A ben guardare il sistema dell’outsourcing nasce per gestire i cosiddetti servizi aggiuntivi, come bookshop o caffetterie, e dotare gli istituti di quelle competenze professionali di cui sono sprovvisti. Siffatta delega diventa però del tutto superflua, e anzi un vero ostacolo per la ricerca, se lo stesso servizio risulta invece gestibile in perfetta autonomia dagli utenti grazie al mezzo digitale che, rispetto alla tecnologia analogica, ha reso la fotografia finalmente alla portata di tutti con enormi vantaggi sia per la ricerca che per la conservazione: anche se gli scatti realizzati durante la consultazione delle fonti non saranno degni di un Cartier-Bresson, avranno almeno il pregio di permettere una semplice trascrizione dei documenti senza dover tornare sull’originale. Per non parlare dei dubbi di legittimità sollevati dal sistema delle concessioni applicato alle riproduzioni: l’art. 108 del Codice stabilisce infatti una gratuità delle riproduzioni a scopo di studio che però sinora non s’è mai riscontrata. Al massimo è previsto un rimborso spese a carico del richiedente nel caso in cui sia l’amministrazione a farsi carico della riproduzione, vale a dire l’esatto contrario di quanto accade oggi con il sistema dell’appalto a ditte private specializzate, che è divenuto un mezzo per generare nuovi introiti. Le ditte di riproduzione offrono comunque un servizio altamente qualificato per produrre, su richiesta, immagini di alta qualità ideali per le pubblicazioni più raffinate, che è giusto che si affianchi, ma senza sostituirsi, come oggi avviene, alla libera riproduzione con mezzo proprio.

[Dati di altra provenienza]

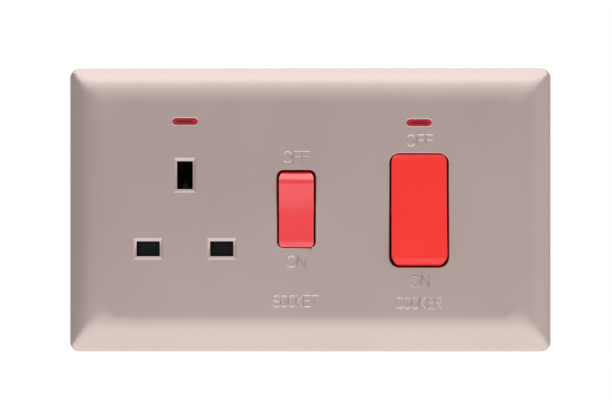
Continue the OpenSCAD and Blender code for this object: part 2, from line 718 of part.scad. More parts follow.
module socket_plunger() color("silver") seat_small() plunger(small_plunger, small_reach, small_tail, 0);
module socket_plunger_spring() color("silver") seat_small()
    plunger_spring(0, small_seat, small_tail - small_seat, small_plunger - 0.42);
module line_plunger() color("silver") seat_large() plunger(large_plunger, large_reach, large_tail, -pole_offset);
module neutral_plunger() color("silver") seat_large() plunger(large_plunger, large_reach, large_tail, pole_offset);
module line_plunger_spring() color("silver") seat_large()
    plunger_spring(-pole_offset, large_seat, large_tail - large_seat, large_plunger - 0.42);
module neutral_plunger_spring() color("silver") seat_large()
    plunger_spring(pole_offset, large_seat, large_tail - large_seat, large_plunger - 0.42);

// Rocking blade about its own pivot, level, with its contact button behind the top end
module blade(width, front, thickness, contact_z, button, button_depth) {
    block(-width / 2, width / 2, -front, -front + thickness, -contact_z + 2, contact_z + 1.3);
    bar_x(trunnion, -width / 2 - 1.3, width / 2 + 1.3);
    bar_y(button, -front + thickness - 0.1, -front + thickness + button_depth, 0, contact_z);
}

module small_blade_seat(angle) translate([small_x, small_blade_y, small_z]) rotate([angle, 0, 0]) children();
module large_blade_seat(angle, s) translate([large_x + s * pole_offset, large_blade_y, large_z])
    rotate([angle, 0, 0]) children();

module socket_blade() color("goldenrod") small_blade_seat(-blade_tilt)
    blade(5.6, small_blade_front, 1, small_contact_z, 2, 0.8);
module line_blade() color("goldenrod") large_blade_seat(blade_tilt, -1)
    blade(5, large_blade_front, 1.2, large_contact_z, 2.2, 1);
module neutral_blade() color("goldenrod") large_blade_seat(blade_tilt, 1)
    blade(5, large_blade_front, 1.2, large_contact_z, 2.2, 1);

// Two ears that carry a blade's trunnions
module ears(x, z, y, blade_width, foot_y, ear_half) for (s = [-1, 1]) difference() {
    translate([x + s * (blade_width / 2 + 0.7), 0, 0])
        block(-0.4, 0.4, y - 1.9, foot_y + 0.1, z - ear_half, z + ear_half);
    bar_x(trunnion + run, x - 10, x + 10, y, z);
}

// Gripping leaves above and below a flat pin
module pin_clip(x, z, half_width, y0, y1) {
    for (s = [-1, 1]) block(x - half_width, x + half_width, y0, y1,
        s > 0 ? z + leaf_gap / 2 : z - leaf_gap / 2 - leaf, s > 0 ? z + leaf_gap / 2 + leaf : z - leaf_gap / 2);
    block(x - half_width, x + half_width, y1 - 0.1, y1 + strip, z - leaf_gap / 2 - leaf, z + leaf_gap / 2 + leaf);
}

module line_contact() color("goldenrod") {
    pin_clip(line_x, pin_row_z, clip_half, clip_front, clip_back);
    block(line_x - 3, -10.6, clip_back, clip_back + strip, pin_row_z - 1.8, pin_row_z + 1.8);
    block(-13.6, -10.6, clip_back, clip_back + strip, pin_row_z - 1.8, small_contact_z + 1.8);
    block(-13.6, small_x + 2.4, clip_back, clip_back + strip, small_contact_z - 1.6, small_contact_z + 1.8);
    small_blade_seat(-blade_tilt)
        bar_y(2.3, -small_blade_front + 1.9, 2.2, 0, small_contact_z);
}

module neutral_contact() color("goldenrod") {
    outer = large_x + block_offset;
    pin_clip(neutral_x, pin_row_z, clip_half, clip_front, clip_back);
    block(neutral_x - strip_half, neutral_x + strip_half, clip_back, clip_back + strip, link_bottom, pin_row_z);
    block(neutral_x - strip_half, neutral_x + strip_half, neutral_link_y, clip_back + strip, link_bottom, link_top);
    block(neutral_x - strip_half, outer + strip_half, neutral_link_y, neutral_link_y + strip, link_bottom, link_top);
    block(outer - strip_half, outer + strip_half, neutral_link_y, block_front, link_bottom, link_top);
}

module earth_contact() color("goldenrod") {
    for (s = [-1, 1]) block(s > 0 ? socket_x + leaf_gap / 2 : socket_x - leaf_gap / 2 - leaf,
        s > 0 ? socket_x + leaf_gap / 2 + leaf : socket_x - leaf_gap / 2, earth_front, earth_back,
        earth_z - 4, earth_z + 4);
    block(socket_x - leaf_gap / 2 - leaf, socket_x + leaf_gap / 2 + leaf, earth_back - 0.1, earth_back + strip,
        earth_z - 4, earth_z + 9);
    block(socket_x - leaf_gap / 2, earth_block_x - earth_block_width / 2, earth_back, earth_back + strip,
        earth_z + 6, earth_z + 9);
}

module earth_terminal() color("goldenrod")
    pillar(earth_block_x, earth_block_width, earth_block_front, socket_base_depth - base_wall,
        earth_block_bottom, earth_block_top, earth_bore_radius, earth_bore_y, earth_screw_radius);
module earth_screw() color("silver")
    grub_screw(earth_block_x, earth_screw_z, earth_screw_radius, earth_bore_y + earth_bore_radius + 0.2,
        socket_base_depth - 0.2);

module line_link() color("goldenrod") {
    ears(small_x, small_z, small_blade_y, 5.6, link_y, 2);
    block(small_x - 3.9, small_x + 3.9, link_y, link_y + strip, small_z - 2, small_z + 2);
    block(small_x + 0.9, small_x + 3.9, link_y, link_y + strip, link_bottom, small_z);
    block(small_x + 0.9, large_x - block_offset + 1, link_y, link_y + strip, link_bottom, link_top);
    block(large_x - block_offset - strip_half, large_x - block_offset + 1, link_y, block_front, link_bottom, link_top);
}

module main_block(s, t) color("goldenrod") pillar(large_x + s * block_offset, block_width, block_front, block_back,
    t > 0 ? block_inner : -block_inner - block_height, t > 0 ? block_inner + block_height : -block_inner,
    bore_radius, bore_y, main_screw);

module supply_line_terminal() main_block(-1, -1);
module supply_neutral_terminal() main_block(1, -1);
module load_line_terminal() main_block(-1, 1);
module load_neutral_terminal() main_block(1, 1);

module terminal_screws() color("silver") for (s = [-1, 1], t = [-1, 1])
    grub_screw(large_x + s * block_offset, t * (block_inner + block_height / 2), main_screw,
        bore_y + bore_radius + 0.2, cooker_base_depth - 0.2);

// Blade bracket of one cooker pole, joined to its supply terminal
module supply_bracket(s) color("goldenrod") {
    x = large_x + s * pole_offset;
    outer = large_x + s * block_offset;
    ears(x, large_z, large_blade_y, 5, bracket_y, 2.2);
    block(x - 3.6, x + 3.6, bracket_y, bracket_y + strip, large_z - 2.2, large_z + 2.2);
    block(x - 2.5, x + 2.5, bracket_y, bracket_y + strip, -block_inner, large_z);
    block(min(x - 2.5, outer - strip_half), max(x + 2.5, outer + strip_half), bracket_y, bracket_y + strip,
        -block_inner, -block_inner + 3);
}

module supply_line_bracket() supply_bracket(-1);
module supply_neutral_bracket() supply_bracket(1);

// Fixed contact of one cooker pole, joined to its load terminal
module load_contact(s) color("goldenrod") {
    x = large_x + s * pole_offset;
    outer = large_x + s * block_offset;
    block(min(x - 3, outer - 1), max(x + 3, outer + 1), contact_y, contact_y + strip, large_contact_z - 3, block_inner);
    large_blade_seat(-blade_tilt, s) bar_y(2.5, -large_blade_front + 2.3, 2.2, 0, large_contact_z);
}

module load_line_contact() load_contact(-1);
module load_neutral_contact() load_contact(1);

// Glass tube with round ends and a hole at each end for its lead
module lamp(x, z) difference() {
    union() {
        bar_x(lamp_radius, x - lamp_half, x + lamp_half, lamp_y, z);
        for (s = [-1, 1]) translate([x + s * lamp_half, lamp_y, z]) sphere(lamp_radius);
    }
    for (s = [-1, 1]) bar_x(lead_radius + 0.02, x + (s > 0 ? 3.2 : -7), x + (s > 0 ? 7 : -3.2), lamp_y, z);
}

module socket_lamp() color("orangered") lamp(socket_x, socket_lens_z);
module cooker_lamp() color("orangered") lamp(large_x, cooker_lens_z);
module socket_lamp_resistor() color("wheat")
    bar_y(1.1, 3, 9, socket_x + lead_drop, lead_z);
module cooker_lamp_resistor() color("wheat")
    bar_x(1.1, large_x - block_offset + 3, large_x - block_offset + 9, block_front - lead_setback, lead_z);

// Bend in a lead
module elbow(x, y, z) translate([x, y, z]) sphere(lead_radius);

module socket_lamp_leads() color("lightgray") {
    for (s = [-1, 1]) {
        x = socket_x + s * lead_drop;
        bar_x(lead_radius, min(x, socket_x + s * 3.3), max(x, socket_x + s * 3.3), lamp_y, socket_lens_z);
        elbow(x, lamp_y, socket_lens_z);
        bar_z(lead_radius, lead_z, socket_lens_z, x, lamp_y);
        elbow(x, lamp_y, lead_z);
    }
    bar_y(lead_radius, lamp_y, 3, socket_x + lead_drop, lead_z);
    back = clip_back + strip / 2;
    bar_y(lead_radius, 9, back, socket_x + lead_drop, lead_z);
    bar_y(lead_radius, lamp_y, back, socket_x - lead_drop, lead_z);
    for (s = [-1, 1]) {
        x = socket_x + s * lead_drop;
        end = socket_x + s * (pin_spacing / 2 - clip_half);
        elbow(x, back, lead_z);
        bar_z(lead_radius, pin_row_z, lead_z, x, back);
        elbow(x, back, pin_row_z);
        bar_x(lead_radius, min(x, end), max(x, end), back, pin_row_z);
    }
}

module cooker_lamp_leads() color("lightgray") for (s = [-1, 1]) {
    x = large_x + s * lead_drop;
    tip = large_x + s * (block_offset - 1);
    back = block_front - lead_setback;
    bar_x(lead_radius, min(x, large_x + s * 3.3), max(x, large_x + s * 3.3), lamp_y, cooker_lens_z);
    elbow(x, lamp_y, cooker_lens_z);
    bar_z(lead_radius, lead_z, cooker_lens_z, x, lamp_y);
    elbow(x, lamp_y, lead_z);
    bar_y(lead_radius, lamp_y, back, x, lead_z);
    elbow(x, back, lead_z);
    bar_x(lead_radius, s > 0 ? x : large_x - block_offset + 9, s > 0 ? tip : x, back, lead_z);
    if (s < 0) bar_x(lead_radius, tip, large_x - block_offset + 3, back, lead_z);
    elbow(tip, back, lead_z);
    bar_y(lead_radius, back, block_front, tip, lead_z);
}

face_plate();
socket_lens();
cooker_lens();
mounting_frame();
shutter_deck();
shutter();
shutter_spring();
socket_base();
cooker_base();
socket_base_screws();
cooker_base_screws();
socket_rocker();
socket_plunger();
socket_plunger_spring();
socket_blade();
cooker_rocker();
line_plunger();
neutral_plunger();
line_plunger_spring();
neutral_plunger_spring();
line_blade();
neutral_blade();
line_contact();
neutral_contact();
earth_contact();
earth_terminal();
earth_screw();
line_link();
supply_line_terminal();
supply_neutral_terminal();
load_line_terminal();
load_neutral_terminal();
terminal_screws();
supply_line_bracket();
supply_neutral_bracket();
load_line_contact();
load_neutral_contact();
socket_lamp();
socket_lamp_resistor();
socket_lamp_leads();
cooker_lamp();
cooker_lamp_resistor();
cooker_lamp_leads();
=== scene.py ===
import bpy
import math
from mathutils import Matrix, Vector


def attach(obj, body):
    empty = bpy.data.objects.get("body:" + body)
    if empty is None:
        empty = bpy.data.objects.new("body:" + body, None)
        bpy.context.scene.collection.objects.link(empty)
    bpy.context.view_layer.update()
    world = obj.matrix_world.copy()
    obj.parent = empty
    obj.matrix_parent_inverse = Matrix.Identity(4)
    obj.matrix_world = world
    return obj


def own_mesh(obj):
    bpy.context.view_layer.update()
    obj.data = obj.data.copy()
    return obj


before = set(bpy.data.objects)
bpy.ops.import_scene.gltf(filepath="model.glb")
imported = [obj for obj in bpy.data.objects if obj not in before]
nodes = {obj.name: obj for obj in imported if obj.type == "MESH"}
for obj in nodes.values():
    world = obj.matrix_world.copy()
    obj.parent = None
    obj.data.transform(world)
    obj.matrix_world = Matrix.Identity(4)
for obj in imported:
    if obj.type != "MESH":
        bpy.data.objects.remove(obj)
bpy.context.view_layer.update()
mm = 0.001

# places of a Mix node's two colours and of their mix among its sockets
colourA = 6
colourB = 7
colourMix = 2
print("frame loaded:", len(nodes), "nodes")


def linkNodes(tree, pairs):
    for source, target in pairs:
        tree.links.new(source, target)


def makeGroup(name, inputs, outputs):
    group = bpy.data.node_groups.new(name, "ShaderNodeTree")
    for label, kind, default in inputs:
        socket = group.interface.new_socket(name=label, in_out="INPUT", socket_type=kind)
        socket.default_value = default
    for label, kind in outputs:
        group.interface.new_socket(name=label, in_out="OUTPUT", socket_type=kind)
    return group, group.nodes.new("NodeGroupInput"), group.nodes.new("NodeGroupOutput")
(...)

Vi è il forte sospetto che dietro a simili motivazioni se ne celino altre più subdole, in particolare l’idea inconfessata che la proliferazione delle copie dei documenti, senza i limiti imposti da un tariffario che ne scoraggi la riproduzione, svilisca l’unicità dell’originale. In quest’ottica archivi e biblioteche rischiano di somigliare alle collezioni dei principi dell’evo moderno che limitavano o proibivano il disegno dei loro cimeli per imporne l’unicità. Sono tracce di una concezione proprietaria e patrimoniale dei beni culturali, che è l’esatto opposto della moderna nozione democratica di bene pubblico da cui è urgente invece oggi ripartire. La missione delle biblioteche e degli archivi è infatti sì quella di conservare, ma anche di garantire, agevolando le libere riproduzioni, la massima fruibilità dei documenti e dei loro contenuti a tutti quegli studiosi che, attraverso la ricerca, restituiscono un valore al materiale documentario, e quindi un senso alla loro stessa conservazione. È questo che indica il combinato degli artt. 9 e 33 della Costituzione. La carenza di risorse per gli archivi rimane un problema oggettivo che impone una riflessione attenta, ma la scelta di far gravare la spesa di gestione degli archivi sugli studiosi è un danno inaccettabile per chi ancora oggi si ostina a percorrere la strada impervia della ricerca storica.
Vi è stato persino chi è s’è visto costretto a modificare il proprio progetto di tesi di laurea o di dottorato per i costi insostenibili richiesti dalla riproduzione del materiale documentario. La piena libertà della ricerca non è un lusso, ma un principio costituzionale sul quale non si può scendere a compromessi. È perciò auspicabile che la politica si ravveda e rivaluti le potenzialità della libera riproduzione, già intraviste nella prima formulazione dell’ArtBonus, come volàno per la ricerca storica, e rimuova così l’emendamento allineandosi alla prassi degli archivi nazionali di Parigi e Londra, dove la libera fotografia con mezzo proprio è già da tempo realtà.